Of course many in France reacted to the events very differently. My family and I were badly shaken, maybe because we’re Jewish, and four of the 17 people killed last week were murdered for being Jewish; and maybe because I’m a journalist, and terrorists attacked Charlie Hebdo over the content produced by its journalists.

Nearly two million people took to the streets of Paris on Sunday to honor the dead and to stand up to those who threaten France’s basic principles. World leaders, including Benjamin Netanyahu, came to show solidarity.

I couldn’t attend because I was at work, participating in the production of Monday’s newspaper. My husband and I hesitated briefly about whether he should brave the crowded metro and throngs of demonstrators with the children.

“What difference does it make if you go to the rally?” my father asked me on the phone from Jerusalem, partly serious, partly provoking.

I wasn’t sure, but I felt it would make a difference. We are all Charlie, after all. We’re Charlie, we’re Jewish, and we live in France, and something has got to change. Maybe if everybody came, it would force the government to really act - though I’m not sure how - to ensure that every single peace-loving person in France, Jewish, Catholic, Muslim, atheist or other, can live here without fear. And maybe attending this rally would help my children understand that this was really a big deal.

After the attack on Charlie Hebdo, my husband and I thought we should try to explain what was happening to the children. Not to the youngest (she’s five-years-old), but to our boys, who are 8 and 10-years-old. The following day at noon there would be a moment of silence at all schools and we wanted them to understand why. We told them what had happened and we tried to explain, without scaring them, what gave these events historic importance. What freedom of expression meant. What these terrorists were trying to kill. What needed to be defended.

“Are you going to die, too?” one of them asked, immediately making the connection – journalists are targets. The other then told me his plan if the terrorists came to our house, how he’d hide behind the pantry and then sneak behind the terrorists, through the kitchen, and get his swords (foam and plastic), which he would use to defend us all.

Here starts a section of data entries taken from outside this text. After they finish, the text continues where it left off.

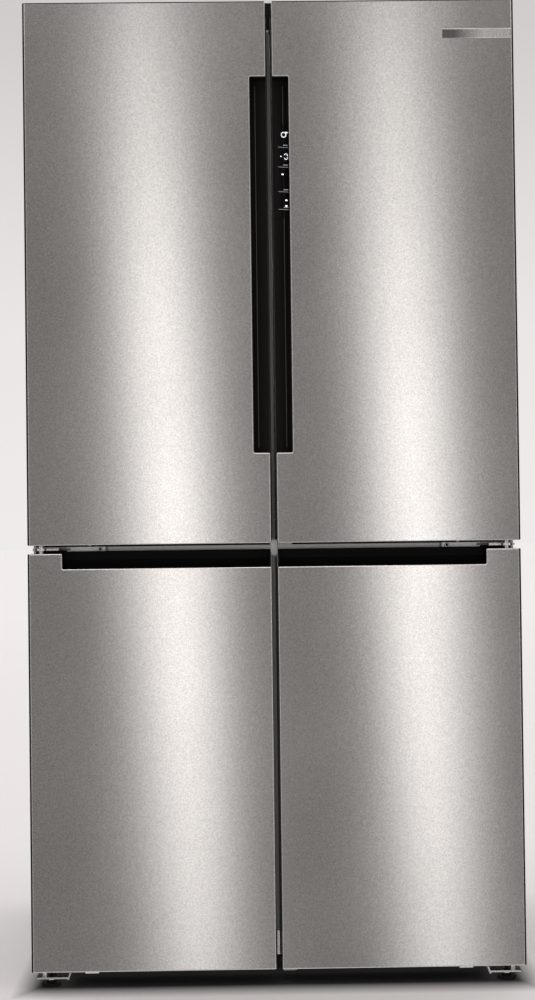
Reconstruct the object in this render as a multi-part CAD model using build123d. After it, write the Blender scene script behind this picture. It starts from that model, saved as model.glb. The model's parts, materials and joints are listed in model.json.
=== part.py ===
from build123d import *
import math
import os

# Four-door french door refrigerator, free standing: two refrigerator doors above, two freezer doors below.
#
# Units are millimetres. +Z is up, +X is to the right of someone who faces the doors, and -Y is towards them.
# The origin is on the floor, under the middle of the whole refrigerator.
#
# How it comes apart: four doors turn on pins at their outer edges. The left refrigerator door carries a
# mullion, a slim upright beam that closes the gap between the upper doors and folds away as that door opens.
# Every door is a folded steel skin, a foamed core with its white inner liner, plastic end caps, a black grip
# and a magnetic gasket. The cabinet is a painted sheet shell, foam, white liners, a front frame, a base pan
# with a machine room at the back for the compressor, condenser and fan, and an evaporator with its own fan
# behind the left freezer compartment. It stands on two screw feet in front and two rollers at the back.

# ---- driving dimensions ----
WIDTH = 905.0
DEPTH = 731.0
HEIGHT = 1830.0
DOOR_GAP = 11.0
LOWER_BOTTOM = 30.0
LOWER_TOP = 794.0
TIER_GAP = 15.0
UPPER_TOP = 1808.0
DOOR_THICK = 64.0
SEAL_DEPTH = 11.0
SEAL_CLEAR = 1.0
BADGE_PROUD = 1.0
WALL_SPACER = 9.5

# ---- sheet and wall thicknesses ----
SKIN = 1.0
SHEET = 1.2
LINER = 2.0
PLATE = 3.0
CLEAR = 0.2
PAST = 1.0  # how far a cutting tool runs past the face that it opens

# ---- planes worked out from them ----
UPPER_BOTTOM = LOWER_TOP + TIER_GAP
DOOR_INNER = DOOR_GAP / 2
DOOR_OUTER = WIDTH / 2
FRONT = -DEPTH / 2 + BADGE_PROUD
DOOR_BACK = FRONT + DOOR_THICK
CABINET_FRONT = DOOR_BACK + SEAL_DEPTH + SEAL_CLEAR
CABINET_BACK = DEPTH / 2 - WALL_SPACER
CABINET_HALF = DOOR_OUTER - 1.5
CABINET_BOTTOM = 42.0
CABINET_TOP = UPPER_TOP + 1.0

# ---- door hinges ----
AXIS_X = DOOR_OUTER - 20.2
AXIS_Y = FRONT + 38.0
PIN_R = 5.0
BORE_R = PIN_R + 0.05
ARM_THICK = 4.0
ARM_NOSE = 12.0

HINGE_PLATE = 2.8
ARM_Z = 799.5
LOW_ARM_Z = (14.0, 17.0)
LOW_FLANGE_TOP = 27.0
PLATE_INNER = DOOR_OUTER - 136.5
SCREW_PLACES = ((PLATE_INNER + 9.5, 800.0), (PLATE_INNER + 30.0, 790.0), (PLATE_INNER + 30.0, 810.5))
SCREW_R = 2.5
SCREW_BORE = 2.6
SCREW_HEAD_R = 4.6

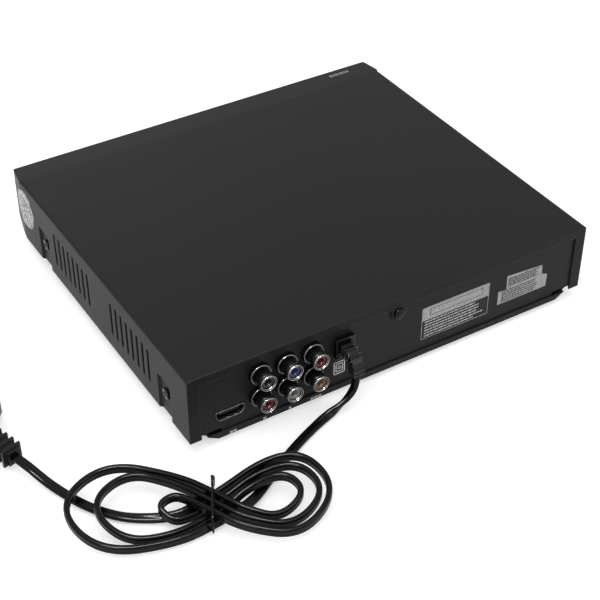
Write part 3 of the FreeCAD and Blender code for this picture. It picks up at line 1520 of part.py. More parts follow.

I told them terrorists would never come to our house, nor to my newspaper, because they just weren’t interested in us. As I spoke, I crossed my fingers: Please let it be so.

In the meantime, work e-mails assured me that security would be increased at the newspaper. Tensions were high. On Thursday, the Charlie Hebdo attackers had been identified but not yet captured. A police officer was shot dead by an unknown assailant whose connection to the first attack was not yet clear and who got away, and on Friday the same assailant (as we later learned), Amedy Coulibaly, entered a kosher grocery in eastern Paris and took many hostages, killing four of them. Coulibaly was also the name of our first nanny, 10 years ago -- a coincidence that sent chills down our spine. What if they were related? Probably not: Coulibaly is common West African name.

All of a sudden this was no longer an attack on freedom of expression; it was, again, an attack against Jews.

There have been many attacks on Jews over the past few years, and thousands of Jews have decided France is no longer safe and have left. In March 2012, four Jews, a rabbi and three small children, were killed in a brutal attack on a Jewish school in Toulouse. That killer, like these, claimed to act in the name of Islam. Days before targeting Jews, he killed a French paratrooper and two French soldiers. The country was devastated, but it quickly moved on.

Attacks on Jews, though always very strongly condemned by the French establishment, are often minimized as simply part of an inter-community, inter-religious quarrel stemming from the Israeli-Palestinian conflict.

As millions poured into the streets last weekend, I thought maybe, coming on the heels of the Charlie Hebdo attack, the killings in the kosher grocery would affect the French in a different way. Maybe, coming on the heels of Charlie Hebdo, and carried out by a terrorist affiliated with the Charlie Hebdo terrorists, this attack would demonstrate that this had nothing to do with Israel. That this was an attack on the dearest, most fundamental values of the French Republic. Killing people for expressing their opinions in penned caricatures and killing people for their religion is the same thing: It is an attack on all of France.

This, in fact, was what French Prime Minister Manuel Valls declared loudly and clearly at the French Parliament Tuesday: “Without the Jews of France, France would no longer be France.” Adding: “An attack on the Jews of France is an attack on France and an attack on the universal conscience. Let’s never forget this.”

This is how I felt, too, but suddenly my husband and I were asking ourselves if the time had come to tell the children that they should not tell anybody they were Jewish.

I told this to a Jewish-American friend who returned to the United States about a year ago after living in France 11 years with her Jewish-French husband. And I told her that I had considered sending my 5-year-old to an art class at the local Jewish community center once a week, but that now I was having second thoughts due to safety concerns. She was speechless. And as I said these things, I, myself, was appalled.

How can I say “I am Charlie,” meaning, “we will not bow down and give in to blood-thirsty, freedom-killing thugs” and at the same time tell my children, here in France in 2015, “hide the fact that you’re Jewish?”

I can’t and I won’t. And this is what I tried to explain to my friends at the tennis club. Satiric caricaturists, as long as they’re not inciting to violence, must not be censored and should not be expected to censor themselves, just as nobody in France should have to hide their religion or beliefs.

I hope the enormous demonstration of solidarity that followed the horrors of last week will strengthen us and that we will overcome our apprehension and follow the example of the caricaturists who, despite the threats, stood up for their principles.

Tamar Shiloh Vidon lives and works as a journalist in Paris.